Nic. Zaczęłam rozmyślać nad tym, czym właściwie jest owo „nic”. Czy rzeczywiście jest niczym? Chyba tak, bo jak nic, to nic – pustka, próżnia... Ale wciąż mając wątpliwości, zajrzałam do Biblii, pełna ciekawości, czy jest tam coś o niczym, i znalazłam: „Oto na szerokość dłoni wymierzyłeś dni moje, a okres życia mojego jest jak nic przed Tobą” (Ps. 39:6). A więc jednak nic jest czymś! Hmm, bardzo to dziwne. Trochę tak, jak z lustrem: widzę siebie, czyli niby jestem tam, ale przecież naprawdę wcale mnie tam nie ma, bo jestem tu...
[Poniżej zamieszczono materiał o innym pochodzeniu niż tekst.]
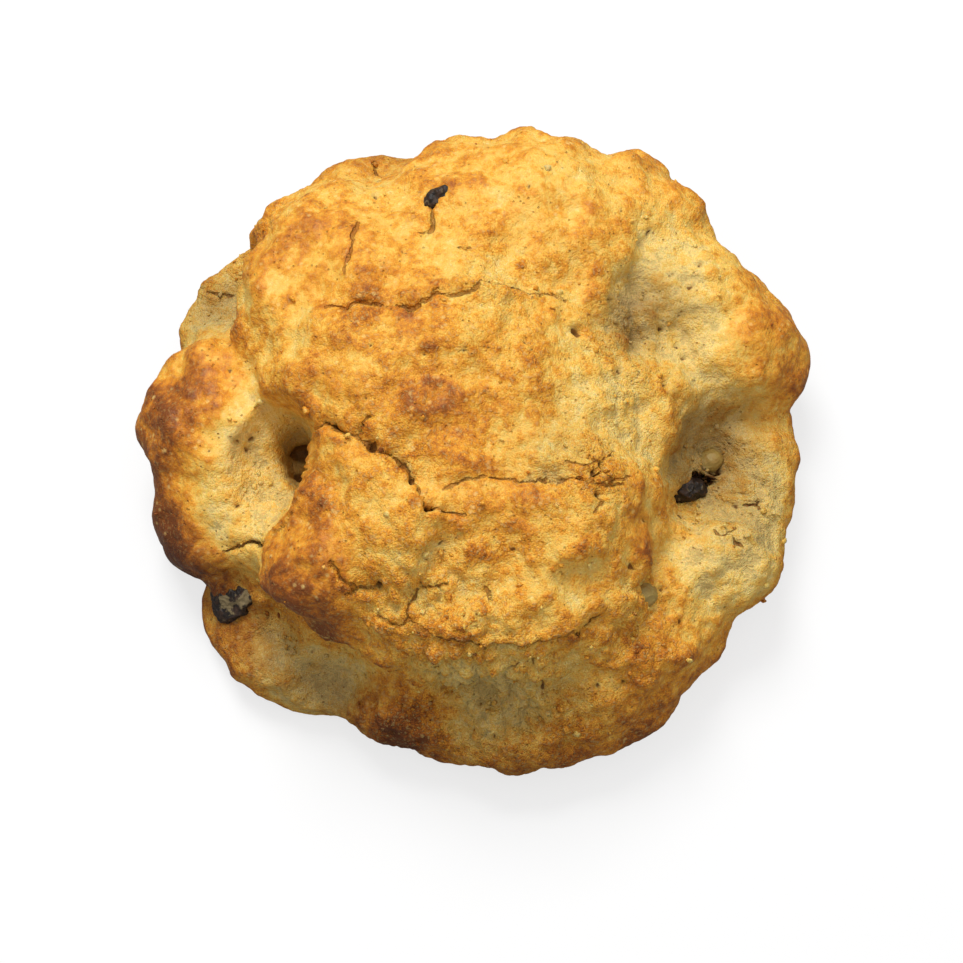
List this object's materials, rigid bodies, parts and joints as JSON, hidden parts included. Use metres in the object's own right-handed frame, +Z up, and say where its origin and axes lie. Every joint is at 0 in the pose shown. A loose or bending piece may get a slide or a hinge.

No nic, myślmy dalej. Czy to malutkie słówko, wszystkiego trzy litery, nie jest przypadkiem wielkim oszustwem? Czy nie używa się go, by zagłaskać sumienie, przyzwolić sobie na zaniechanie, uniknąć kłopotów, po prostu – wykręcić się sianem z tego, co niewygodne, przykre, wymagające poświęcenia czasu albo – co gorsza – może oddania czegoś z tych przepastnych szaf i szuflad? Więc lepiej powiedzieć: on jest nic niewart; nie mogę nic dać, bo nic nie mam; nic nie mogę dla niej zrobić... A wszystko to wierutne łgarstwo. Bo czyż jest na świecie człowiek, który nie miałby w sobie czegoś – choćby tak małego jak ziarnko maku – co miałoby jakąś wartość? No, ale wtedy trzeba by zadać sobie trud i poszukać. On niekiedy sam o tym nie wie, niekiedy wie, ale jest zbyt słaby, by bez czyjejś pomocy ozdrowieć. Jak ów człowiek znad sadzawki zwanej po hebrajsku Betezda, który patrząc na otaczający go tłum powiedział do Jezusa: „Panie, nie mam człowieka...” (Jn 5:7). I Jezus nie odwrócił się od niego, i człowiek ten ozdrowiał. A czy byłam kiedykolwiek w takiej sytuacji, żebym nie miała nic? Porzucona na pustyni, naga, bosa i z pustymi rękami? Uczciwie mówiąc: nie. No, ale wtedy trzeba by oddać coś, co wydaje się niezbędne do życia, powiedzmy – pół ostatniej kromki chleba albo i całą, jak wdowa, która 'złożyła z niedostatku swojego wszystko, co miała na swe utrzymanie” (Łuk. 21:3). A czy może być tak, żeby dla kogoś nic nie można było zrobić? Nawet posiedzieć razem w milczeniu, wziąć za rękę, pomodlić się wspólnie? No, ale wtedy trzeba by poświęcić czas i może narazić się na przykrość patrzenia na cudze cierpienie, rozpacz, śmierć. Więc mówimy: nic..., i jesteśmy przed sobą wytłumaczeni.

Redakcja też może się uważać za wytłumaczoną przed sobą i przede mną, jeśli – gdy przyjdę po honorarium –oznajmi, że nie należy mi się nic (albo należy mi się nic?), skoro tematem tekstu było „nic”, czyli właściwie nic nie napisałam (albo napisałam nic?), bo pisałam o niczym... Ale tekst mimo to był i ukazał się? No, niby tak... Widzicie więc sami, jakie to niebezpieczne słowo, takie małe, leciutkie „nic”.

Jedyne prawdziwe „nic”, któremu można zaufać, bo jest jedynym uczciwym, absolutnym niczym, nicością, czyli tym, czego nie można sobie wyobrazić – jest „nic” biblijne. W pierwszym rozdziale Ewangelii św. Jana czytamy o Słowie, które było na początku u Boga i wszystko przez nie powstało, „a bez niego nic nie powstało, co powstało”. Gdy myślę nad tym przez dłuższą chwilę, wydaje mi się, że trochę rozumiem i mogę to sobie niejasno wyobrazić: poza tym, co powstało na mocy Słowa, nic więcej nie powstało. Czyli to „nic” zawiera w sobie wszystko, czego w ogóle nie ma. Gorzej radzę sobie ze słowami Hioba, który sławiąc wszechmoc Boga powiedział, nie zastanawiając się zapewne nad wielką dziwnością tego, co mówi: „Rozpościera północ nad pustką, a ziemię zawiesza nad nicością” (Hb 26:7).

Ale któż to pojmie, „któż zrozumie grom wszechmocy Jego?” (Hb 26:14).